Ewa Partum as a Cultural Producer

In this essay, Karolina Majewska-Güde explores the history of Galeria Adres, which the feminist Polish artist Ewa Partum launched in Łódź in 1972. Through unrivaled access and meticulous attention to the materials in the artist’s personal archive, Majewska-Güde reveals the role of this avant-garde gallery in fostering conceptual art with an international reach during the period of state socialism in Poland. The author is also a curator of the exhibition ewa partum: my gallery is an idea , realized in cooperation with Berenika Partum, which opened in Warsaw on March 7, 2019.

 

Polish-born artist Ewa Partum is considered a pioneer of Eastern European feminist art produced within the conceptual idiom. Her work belongs to two discursive formations: the historical neo-avant-garde that emerged during the 1960s and contemporary art with its temporal and semantic transition before and after 1989. Partum’s work can also be chronologically divided into Polish (1965–82), West Berlin (from 1982–89) and transnational/global (post-1989) periods.

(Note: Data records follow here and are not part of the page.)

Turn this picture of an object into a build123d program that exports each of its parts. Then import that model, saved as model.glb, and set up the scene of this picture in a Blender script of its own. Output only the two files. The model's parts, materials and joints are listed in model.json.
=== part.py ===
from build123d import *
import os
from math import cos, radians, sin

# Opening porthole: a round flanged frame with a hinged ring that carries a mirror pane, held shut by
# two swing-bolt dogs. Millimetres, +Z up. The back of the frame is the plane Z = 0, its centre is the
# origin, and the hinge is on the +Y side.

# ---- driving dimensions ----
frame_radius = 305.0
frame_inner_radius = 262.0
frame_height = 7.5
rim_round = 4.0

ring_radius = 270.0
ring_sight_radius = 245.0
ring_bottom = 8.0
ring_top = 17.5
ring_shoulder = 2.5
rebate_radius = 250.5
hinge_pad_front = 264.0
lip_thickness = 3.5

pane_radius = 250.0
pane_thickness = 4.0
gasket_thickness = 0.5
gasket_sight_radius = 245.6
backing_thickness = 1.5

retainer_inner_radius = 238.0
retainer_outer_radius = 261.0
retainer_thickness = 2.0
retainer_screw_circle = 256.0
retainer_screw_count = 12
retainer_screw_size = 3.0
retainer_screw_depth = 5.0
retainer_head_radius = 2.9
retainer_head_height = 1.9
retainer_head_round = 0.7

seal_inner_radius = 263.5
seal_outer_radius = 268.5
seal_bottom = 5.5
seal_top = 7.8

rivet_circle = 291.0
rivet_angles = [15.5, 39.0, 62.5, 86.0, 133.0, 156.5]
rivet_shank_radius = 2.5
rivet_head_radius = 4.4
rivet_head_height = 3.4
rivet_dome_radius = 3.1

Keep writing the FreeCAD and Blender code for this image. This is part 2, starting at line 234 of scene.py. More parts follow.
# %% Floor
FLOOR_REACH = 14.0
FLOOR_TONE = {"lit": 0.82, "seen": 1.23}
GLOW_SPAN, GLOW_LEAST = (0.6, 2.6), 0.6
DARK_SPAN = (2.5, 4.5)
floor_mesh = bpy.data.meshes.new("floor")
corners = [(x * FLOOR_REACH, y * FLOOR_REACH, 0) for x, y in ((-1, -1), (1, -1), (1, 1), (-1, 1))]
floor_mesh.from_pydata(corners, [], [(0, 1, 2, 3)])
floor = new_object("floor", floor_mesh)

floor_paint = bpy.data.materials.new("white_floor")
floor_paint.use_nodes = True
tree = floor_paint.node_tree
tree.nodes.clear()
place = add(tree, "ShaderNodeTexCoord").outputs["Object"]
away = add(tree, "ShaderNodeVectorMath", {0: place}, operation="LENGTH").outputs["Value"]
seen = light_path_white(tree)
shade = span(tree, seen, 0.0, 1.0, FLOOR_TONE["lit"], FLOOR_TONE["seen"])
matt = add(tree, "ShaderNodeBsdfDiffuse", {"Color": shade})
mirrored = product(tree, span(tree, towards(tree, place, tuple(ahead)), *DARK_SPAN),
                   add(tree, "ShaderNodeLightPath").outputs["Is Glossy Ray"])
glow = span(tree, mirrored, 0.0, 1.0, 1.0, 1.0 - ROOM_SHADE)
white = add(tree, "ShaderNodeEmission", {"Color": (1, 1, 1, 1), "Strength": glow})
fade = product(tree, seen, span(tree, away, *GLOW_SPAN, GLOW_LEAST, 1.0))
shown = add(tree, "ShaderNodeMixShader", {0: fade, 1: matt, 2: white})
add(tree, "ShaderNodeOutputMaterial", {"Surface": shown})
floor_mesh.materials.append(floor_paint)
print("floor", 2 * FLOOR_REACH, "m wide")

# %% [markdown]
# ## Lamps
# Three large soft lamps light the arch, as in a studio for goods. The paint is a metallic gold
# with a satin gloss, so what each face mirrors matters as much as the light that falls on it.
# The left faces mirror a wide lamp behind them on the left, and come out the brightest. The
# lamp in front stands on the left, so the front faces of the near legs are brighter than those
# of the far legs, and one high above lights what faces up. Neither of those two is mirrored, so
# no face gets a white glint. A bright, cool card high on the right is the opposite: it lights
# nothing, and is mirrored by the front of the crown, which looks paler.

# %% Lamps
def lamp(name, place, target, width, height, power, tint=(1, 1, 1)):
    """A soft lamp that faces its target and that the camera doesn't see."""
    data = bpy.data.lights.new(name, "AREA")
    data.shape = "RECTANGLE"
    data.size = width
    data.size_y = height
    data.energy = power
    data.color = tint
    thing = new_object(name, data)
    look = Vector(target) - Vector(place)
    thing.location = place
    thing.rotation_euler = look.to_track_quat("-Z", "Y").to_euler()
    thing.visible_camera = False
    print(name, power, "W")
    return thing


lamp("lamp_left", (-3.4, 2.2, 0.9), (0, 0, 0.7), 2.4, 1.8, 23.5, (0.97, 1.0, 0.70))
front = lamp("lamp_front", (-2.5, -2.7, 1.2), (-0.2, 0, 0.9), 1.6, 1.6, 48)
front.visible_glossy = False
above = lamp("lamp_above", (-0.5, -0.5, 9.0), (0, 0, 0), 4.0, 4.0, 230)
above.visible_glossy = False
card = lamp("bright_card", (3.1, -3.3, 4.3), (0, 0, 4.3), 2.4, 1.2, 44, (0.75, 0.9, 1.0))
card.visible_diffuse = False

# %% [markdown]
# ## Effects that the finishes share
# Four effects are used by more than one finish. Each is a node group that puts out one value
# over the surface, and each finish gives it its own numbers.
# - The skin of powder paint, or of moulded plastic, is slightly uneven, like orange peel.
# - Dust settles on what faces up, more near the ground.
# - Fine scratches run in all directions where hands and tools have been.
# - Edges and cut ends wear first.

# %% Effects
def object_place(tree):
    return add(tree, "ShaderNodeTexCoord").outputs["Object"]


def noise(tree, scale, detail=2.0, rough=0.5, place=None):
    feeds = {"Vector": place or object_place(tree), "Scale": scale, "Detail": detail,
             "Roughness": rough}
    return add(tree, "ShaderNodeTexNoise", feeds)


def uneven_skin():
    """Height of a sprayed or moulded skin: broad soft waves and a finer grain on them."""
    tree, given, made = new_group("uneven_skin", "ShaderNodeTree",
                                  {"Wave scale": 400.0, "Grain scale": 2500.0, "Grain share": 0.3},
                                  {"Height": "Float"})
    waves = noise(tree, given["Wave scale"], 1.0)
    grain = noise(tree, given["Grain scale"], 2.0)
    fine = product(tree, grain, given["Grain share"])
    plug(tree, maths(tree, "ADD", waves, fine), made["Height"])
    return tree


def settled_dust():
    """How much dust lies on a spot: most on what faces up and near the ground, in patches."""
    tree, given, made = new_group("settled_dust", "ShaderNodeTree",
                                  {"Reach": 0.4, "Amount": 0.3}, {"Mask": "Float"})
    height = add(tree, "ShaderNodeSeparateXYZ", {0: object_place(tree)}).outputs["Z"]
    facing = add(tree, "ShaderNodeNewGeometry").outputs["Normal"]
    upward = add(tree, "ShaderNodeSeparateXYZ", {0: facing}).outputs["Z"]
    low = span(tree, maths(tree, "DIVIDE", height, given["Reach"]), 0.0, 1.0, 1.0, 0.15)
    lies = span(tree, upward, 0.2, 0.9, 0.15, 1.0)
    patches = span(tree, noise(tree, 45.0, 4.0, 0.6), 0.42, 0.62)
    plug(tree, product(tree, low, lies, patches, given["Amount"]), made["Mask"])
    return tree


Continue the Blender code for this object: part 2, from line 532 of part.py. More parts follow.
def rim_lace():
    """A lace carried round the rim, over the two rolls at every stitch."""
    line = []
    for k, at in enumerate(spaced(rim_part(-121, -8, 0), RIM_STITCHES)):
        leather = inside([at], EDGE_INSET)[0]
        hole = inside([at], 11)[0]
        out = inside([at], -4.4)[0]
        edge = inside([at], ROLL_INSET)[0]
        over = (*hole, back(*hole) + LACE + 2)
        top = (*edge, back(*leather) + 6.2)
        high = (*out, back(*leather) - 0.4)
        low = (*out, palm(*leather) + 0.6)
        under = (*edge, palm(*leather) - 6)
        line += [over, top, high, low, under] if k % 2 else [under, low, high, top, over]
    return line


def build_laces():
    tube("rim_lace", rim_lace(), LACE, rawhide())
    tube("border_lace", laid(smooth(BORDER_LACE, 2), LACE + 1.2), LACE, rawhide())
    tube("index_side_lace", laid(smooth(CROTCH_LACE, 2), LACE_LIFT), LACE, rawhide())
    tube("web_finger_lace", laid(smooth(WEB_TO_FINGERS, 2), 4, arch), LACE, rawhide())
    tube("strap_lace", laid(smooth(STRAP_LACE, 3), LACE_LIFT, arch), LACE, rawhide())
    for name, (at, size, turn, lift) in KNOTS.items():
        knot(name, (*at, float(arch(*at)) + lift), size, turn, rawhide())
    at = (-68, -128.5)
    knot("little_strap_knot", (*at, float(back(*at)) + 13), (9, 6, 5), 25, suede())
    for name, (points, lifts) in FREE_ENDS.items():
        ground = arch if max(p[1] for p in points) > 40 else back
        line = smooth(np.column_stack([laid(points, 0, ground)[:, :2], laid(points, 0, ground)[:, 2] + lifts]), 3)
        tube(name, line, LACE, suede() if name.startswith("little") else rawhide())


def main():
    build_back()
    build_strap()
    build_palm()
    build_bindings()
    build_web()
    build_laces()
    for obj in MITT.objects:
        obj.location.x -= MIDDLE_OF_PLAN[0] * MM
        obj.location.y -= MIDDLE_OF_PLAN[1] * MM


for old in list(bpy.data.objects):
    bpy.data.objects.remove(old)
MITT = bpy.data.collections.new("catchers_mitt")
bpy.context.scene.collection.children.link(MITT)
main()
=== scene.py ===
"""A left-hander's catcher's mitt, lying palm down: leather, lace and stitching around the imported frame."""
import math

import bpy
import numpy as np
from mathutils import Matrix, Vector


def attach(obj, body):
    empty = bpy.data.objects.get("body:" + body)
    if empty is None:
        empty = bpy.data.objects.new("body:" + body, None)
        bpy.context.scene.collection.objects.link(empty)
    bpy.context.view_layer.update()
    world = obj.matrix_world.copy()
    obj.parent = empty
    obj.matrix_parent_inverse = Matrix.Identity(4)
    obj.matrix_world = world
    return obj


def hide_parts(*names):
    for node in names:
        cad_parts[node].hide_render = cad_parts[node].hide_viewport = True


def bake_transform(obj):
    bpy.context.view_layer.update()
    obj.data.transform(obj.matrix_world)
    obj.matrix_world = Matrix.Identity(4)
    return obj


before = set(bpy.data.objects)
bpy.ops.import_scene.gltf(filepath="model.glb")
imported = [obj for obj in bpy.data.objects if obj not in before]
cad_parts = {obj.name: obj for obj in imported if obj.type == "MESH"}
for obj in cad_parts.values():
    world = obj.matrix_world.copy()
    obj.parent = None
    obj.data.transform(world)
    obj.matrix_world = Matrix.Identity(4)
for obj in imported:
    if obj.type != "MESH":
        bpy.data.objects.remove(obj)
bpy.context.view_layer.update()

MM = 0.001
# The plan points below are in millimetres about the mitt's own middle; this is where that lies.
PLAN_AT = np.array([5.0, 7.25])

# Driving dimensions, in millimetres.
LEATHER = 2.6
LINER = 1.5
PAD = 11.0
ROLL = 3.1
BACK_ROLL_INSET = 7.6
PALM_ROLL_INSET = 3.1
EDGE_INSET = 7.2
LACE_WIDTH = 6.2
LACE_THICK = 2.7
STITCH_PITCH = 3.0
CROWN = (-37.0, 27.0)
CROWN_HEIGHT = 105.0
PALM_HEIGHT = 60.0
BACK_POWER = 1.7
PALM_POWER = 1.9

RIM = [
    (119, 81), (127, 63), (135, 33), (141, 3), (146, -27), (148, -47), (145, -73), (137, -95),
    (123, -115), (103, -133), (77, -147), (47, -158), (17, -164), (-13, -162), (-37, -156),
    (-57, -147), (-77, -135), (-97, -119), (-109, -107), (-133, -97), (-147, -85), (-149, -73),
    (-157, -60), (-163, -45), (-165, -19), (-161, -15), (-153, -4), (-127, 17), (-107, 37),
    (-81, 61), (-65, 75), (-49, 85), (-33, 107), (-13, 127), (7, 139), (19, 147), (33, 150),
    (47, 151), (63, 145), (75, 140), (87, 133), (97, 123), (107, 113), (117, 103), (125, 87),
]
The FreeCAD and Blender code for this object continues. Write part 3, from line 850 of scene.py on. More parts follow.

Undoubtedly, the relative visibility of Partum’s practice in Poland throughout the 1970s was due not only to her active engagement and participation in the existing artistic networks and events, but also to the creation of art infrastructure (Galeria Adres) and to her own flexibility as a cultural producer, which we can retrospectively define as artist as curator, artist as producer, and artist as publisher.